Parliament set to tackle territory rights

·3-min read

Academics are urging the federal parliament to support a bid to restore territory rights when the proposal is introduced next week.

Labor backbenchers Alicia Payne and Luke Gosling will attempt to gain parliamentary support for their bill, which would allow territory governments to legislate on voluntary assisted dying.

The NT government passed a world-first law to legalise euthanasia in 1995.

But the so-called Andrews Bill - named after former Liberal MP Kevin Andrews who introduced it in opposition to the legislation - passed federal parliament in 1997, invoking a constitutional power which enables federal parliament to overturn territory laws.

While every state government has since passed laws to allow terminally ill adults to decide how to end their lives, the ACT and NT have been prevented from doing so.

Leaders at the University of Canberra (UC) and Charles Darwin University (CDU) say passing the bill would restore the right of self-determination to the citizens of the ACT and NT.

The proposal from the territory MPs will address a "long-standing blight" on Australian democracy, UC vice-chancellor Paddy Nixon said.

"It is not our usual practice to speak out on legislation before the parliament, but this legislation is critical," he said.

"UC and CDU are the only universities in Australia established under territory legislation and so the rights of Territorians are of critical importance to us."

Prime Minister Anthony Albanese will allow Labor MPs a conscience vote on the matter when it is presented to parliament.

Northern Territory MP Luke Gosling is confident his bid to restore territory rights will have the support necessary to pass both houses.

"All we are doing is saying we're sick of being treated as second-class citizens, and I use those words when I talk to our (parliamentary) colleagues," he told Darwin radio 104.9M on Wednesday.

"I am confident that territorians will receive the support of the parliament and we'll all right that wrong."

But Catholic Archbishop of Canberra and Goulburn Christopher Prowse has written to federal parliamentarians, urging them to "deeply reflect" on the proposition.

He argues the proposal does not aim to restore all territory rights, but is rather solely aimed at allowing legislation "for state-sanctioned killing through euthanasia".

"My view is that a radical change to society's most foundational law - overturning the prohibition on the intentional killing of citizens - is ethically unjustifiable, cannot ensure legal protection of the vulnerable and would fail to uphold the dignity of the dying," he wrote in the letter.

The ACT is prevented from establishing its own police force or developing censorship legislation, but these issues are not presented as limiting democracy, he said.

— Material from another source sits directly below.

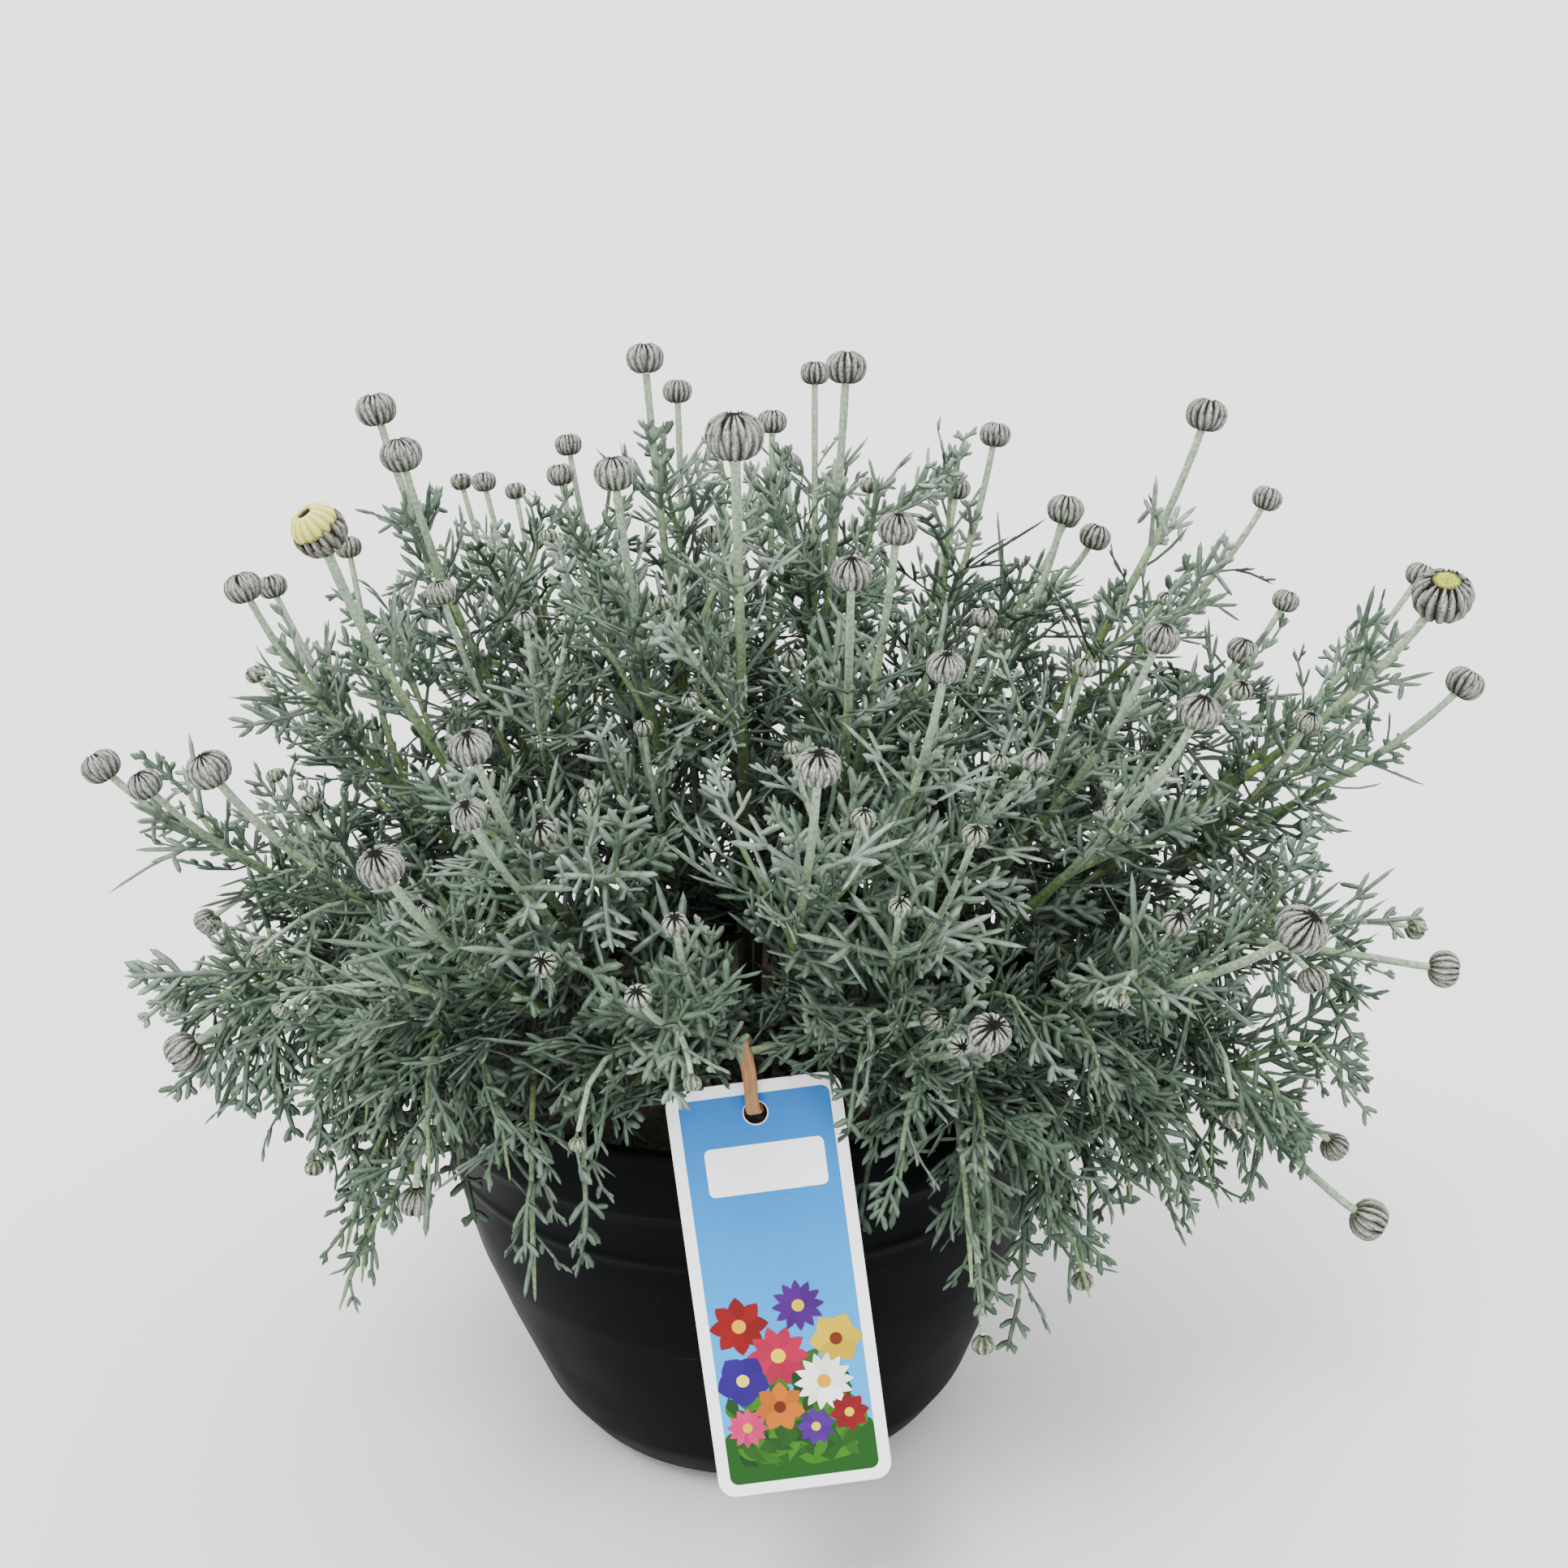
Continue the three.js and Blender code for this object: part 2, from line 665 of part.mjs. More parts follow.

"Legislation directly and specifically aimed at enabling lethal injections is difficult to reconcile with (parliament's) responsibilities to the common good or the dignity of the person," he said.

But Mr Gosling said the proposal will ensure the "conscience decision" is made by the territories, not the Commonwealth.

"It's a matter of record that I want to see palliative care strengthened and I'll keep advocating for that," he said.

"I'll work with NT colleagues to make sure that if there is legislation in the future on voluntary assisted dying that there's appropriate safeguards in there to ensure that vulnerable people are protected."